** Objective **
What lies from the line containing "a true shank" through the line containing "for node in"? Print exactly those lines, with both ends, and no others.

** Data section **

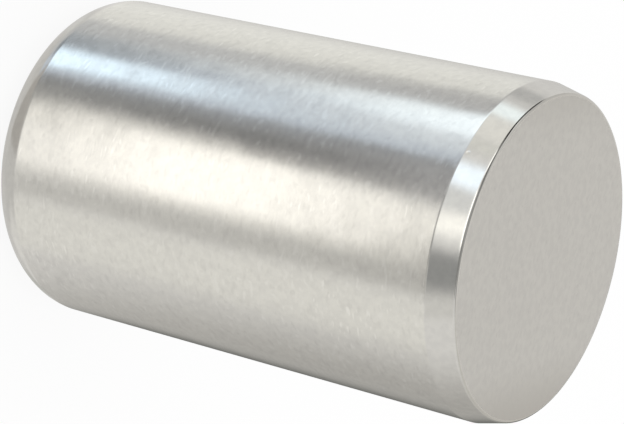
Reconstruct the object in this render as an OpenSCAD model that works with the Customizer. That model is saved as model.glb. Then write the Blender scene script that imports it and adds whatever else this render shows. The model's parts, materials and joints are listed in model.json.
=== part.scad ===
// Ground steel dowel pin: the head end has a straight chamfered lead, the tail
// end is rounded over. All sizes are in millimetres. The pin stands on its tail
// end: the origin is the centre of that face, and +Z runs up to the head end.

/* [Shank] */
// Diameter of the ground shank, the size that fits the reamed hole
shank_d = 9.53; // [5:0.01:40]
// Length of the whole pin, from end face to end face
pin_l = 15.875; // [6:0.125:100]

/* [Head end] */
// Length of the head chamfer, along the pin
head_chamfer_l = 0.8; // [0.4:0.05:1.6]
// How far the head chamfer falls in from the shank, on the radius
head_chamfer_drop = 0.2; // [0.1:0.02:0.6]
// Radius of the broken edge between the head chamfer and the head face
head_edge_r = 0.1; // [0.02:0.01:0.15]

/* [Tail end] */
// Radius of the round between the tail face and the shank
tail_round_r = 1.25; // [0.5:0.05:2]
// How much of that round the grinding of the shank takes off, on the radius
grinding_cut = 0.004; // [0.002:0.001:0.05]

/* [Hidden] */
$fn = 128;

steel = [0.73, 0.72, 0.69];
shank_r = shank_d / 2;

// The pin is turned a little over size, and then its shank is ground
blank_r = shank_r + grinding_cut;
tail_face_r = blank_r - tail_round_r;

// The chamfer's own line runs on past the shank, out to the blank's radius
head_slope = atan2(head_chamfer_drop, head_chamfer_l);
blank_chamfer_l = head_chamfer_l + grinding_cut / tan(head_slope);

// The head face ends where its broken edge begins
head_face_r = shank_r - head_chamfer_drop - head_edge_r / tan((90 + head_slope) / 2);

// How far inside the round of the broken edge the chamfer's line ends, so that
// line and round always cross
overlap = 0.0001;
edge_reach = head_edge_r - overlap;

// Half of the turned blank's section on one side of its axis, as [radius, height]
module turned_section() {
    polygon([
        [0, 0],
        [tail_face_r, 0],
        [blank_r, tail_round_r],
        [blank_r, pin_l - blank_chamfer_l],
        [head_face_r + edge_reach * cos(head_slope),
         pin_l - head_edge_r + edge_reach * sin(head_slope)],
        [head_face_r, pin_l],
        [0, pin_l]
    ]);
    translate([tail_face_r, tail_round_r]) circle(r = tail_round_r);
    translate([head_face_r, pin_l - head_edge_r]) circle(r = head_edge_r);
}

// The same section after grinding, which leaves a true shank
module ground_section() {
    intersection() {
        turned_section();
        square([shank_r, pin_l]);
    }
}

module dowel_pin() {
    color(steel) rotate_extrude() ground_section();
}

dowel_pin();
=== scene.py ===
import json
import math

import bpy
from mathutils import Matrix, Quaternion, Vector


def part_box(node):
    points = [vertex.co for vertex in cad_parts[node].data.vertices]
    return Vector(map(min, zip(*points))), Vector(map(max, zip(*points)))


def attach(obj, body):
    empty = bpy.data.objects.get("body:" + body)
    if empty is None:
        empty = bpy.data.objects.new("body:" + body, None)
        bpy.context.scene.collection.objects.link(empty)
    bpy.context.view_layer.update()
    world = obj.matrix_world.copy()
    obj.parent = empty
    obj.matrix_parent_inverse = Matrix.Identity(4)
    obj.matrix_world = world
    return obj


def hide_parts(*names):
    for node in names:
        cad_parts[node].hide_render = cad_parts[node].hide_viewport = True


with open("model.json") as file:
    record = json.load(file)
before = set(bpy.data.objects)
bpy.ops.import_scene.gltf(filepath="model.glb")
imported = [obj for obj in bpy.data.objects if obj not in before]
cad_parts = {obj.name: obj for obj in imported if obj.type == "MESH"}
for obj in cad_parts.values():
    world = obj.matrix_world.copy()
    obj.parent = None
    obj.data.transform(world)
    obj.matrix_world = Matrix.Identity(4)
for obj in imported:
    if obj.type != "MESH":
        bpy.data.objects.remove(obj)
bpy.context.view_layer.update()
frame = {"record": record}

# ---------------------------------------------------------------------------
# Dowel pin. One solid pin, turned from hard steel bar with a chamfered lead at
# the head and a round at the tail. The shank is ground to size last, which
# leaves a slight edge where the tail's round meets it.
# ---------------------------------------------------------------------------

MM = 0.001
press_end = next(m for m in frame["record"]["mounts"] if m["name"] == "press_end")
SHANK_R = press_end["dims"]["r_mm"] * MM
PIN_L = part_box("dowel_pin")[1].z
HEAD_CHAMFER_L = 0.8 * MM
HEAD_CHAMFER_DROP = 0.2 * MM
HEAD_EDGE_R = 0.1 * MM
TAIL_ROUND_R = 1.25 * MM
GRINDING_CUT = 0.004 * MM
SEGMENTS = 512             # round the pin
POINTS_IN_A_ROUND = 16     # along the section of each round
RING_GAP = 0.04 * MM       # from an edge to the ring beside it
MERGE_WITHIN = 1e-7


class Wire:
    """An output of a node. Arithmetic on it adds Math nodes to its tree."""

    def __init__(self, tree, socket):
        self.tree = tree
        self.socket = socket

    def __add__(self, other):
        return self.tree.math("ADD", self, other)

    def __radd__(self, other):
        return self.tree.math("ADD", other, self)

    def __sub__(self, other):
        return self.tree.math("SUBTRACT", self, other)

    def __rsub__(self, other):
        return self.tree.math("SUBTRACT", other, self)

    def __mul__(self, other):
        return self.tree.math("MULTIPLY", self, other)

    def __rmul__(self, other):
        return self.tree.math("MULTIPLY", other, self)

    def __truediv__(self, other):
        return self.tree.math("DIVIDE", self, other)

    def __rtruediv__(self, other):
        return self.tree.math("DIVIDE", other, self)


class Tree:
    """A node tree that is being built."""

    def __init__(self, nodes):
        self.nodes = nodes

    def node(self, kind, settings=None, sockets=None, out=0):
        """Adds a node: its settings first, then a value or a Wire for each socket."""
        made = self.nodes.nodes.new(kind)
        for name, value in (settings or {}).items():
            if name == "index_switch_items":
                while len(made.index_switch_items) < value:
                    made.index_switch_items.new()
            else:
                setattr(made, name, value)
        for key, value in (sockets or {}).items():
            self.feed(made.inputs[key], value)
        return Wire(self, made.outputs[out]) if made.outputs else None

    def feed(self, socket, value):
        """Links a Wire to a socket, or sets a plain value on it."""
        if isinstance(value, Wire):
            self.nodes.links.new(value.socket, socket)
        else:
            socket.default_value = value

    def other(self, wire, name):
        """Another output of the node that a wire comes from."""
        return Wire(self, wire.socket.node.outputs[name])

    def math(self, operation, *values):
        return self.node("ShaderNodeMath", {"operation": operation}, dict(enumerate(values)))

    def vector(self, operation, *values, out=0):
        return self.node("ShaderNodeVectorMath", {"operation": operation},
                         dict(enumerate(values)), out)

    def ramp(self, value, start, end, low=0.0, high=1.0):
        """Goes smoothly from low to high as value goes from start to end."""
        return self.node("ShaderNodeMapRange", {"interpolation_type": "SMOOTHSTEP"}, {
            "Value": value, "From Min": start, "From Max": end, "To Min": low, "To Max": high})

    def blend(self, factor, a, b):
        """The colour a where factor is 0 and b where it is 1."""
        return self.node("ShaderNodeMix", {"data_type": "RGBA"}, {0: factor, 6: a, 7: b}, out=2)

    def grain(self, place, size, detail=0.0):
        """Noise from 0 to 1. Its spots have one size, or a size along each axis."""
        if isinstance(size, tuple):
            place = self.vector("MULTIPLY", place, tuple(1 / length for length in size))
            size = 1.0
        return self.node("ShaderNodeTexNoise", {},
                         {"Vector": place, "Scale": 1 / size, "Detail": detail})

    def pick(self, data_type, index, values):
        """The one of the values that the index counts to."""
        settings = {"data_type": data_type, "index_switch_items": len(values)}
        return self.node("GeometryNodeIndexSwitch", settings, dict(enumerate([index, *values])))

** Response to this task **
// The same section after grinding, which leaves a true shank
module ground_section() {
    intersection() {
        turned_section();
        square([shank_r, pin_l]);
    }
}

module dowel_pin() {
    color(steel) rotate_extrude() ground_section();
}

dowel_pin();
=== scene.py ===
import json
import math

import bpy
from mathutils import Matrix, Quaternion, Vector


def part_box(node):
    points = [vertex.co for vertex in cad_parts[node].data.vertices]
    return Vector(map(min, zip(*points))), Vector(map(max, zip(*points)))


def attach(obj, body):
    empty = bpy.data.objects.get("body:" + body)
    if empty is None:
        empty = bpy.data.objects.new("body:" + body, None)
        bpy.context.scene.collection.objects.link(empty)
    bpy.context.view_layer.update()
    world = obj.matrix_world.copy()
    obj.parent = empty
    obj.matrix_parent_inverse = Matrix.Identity(4)
    obj.matrix_world = world
    return obj


def hide_parts(*names):
    for node in names:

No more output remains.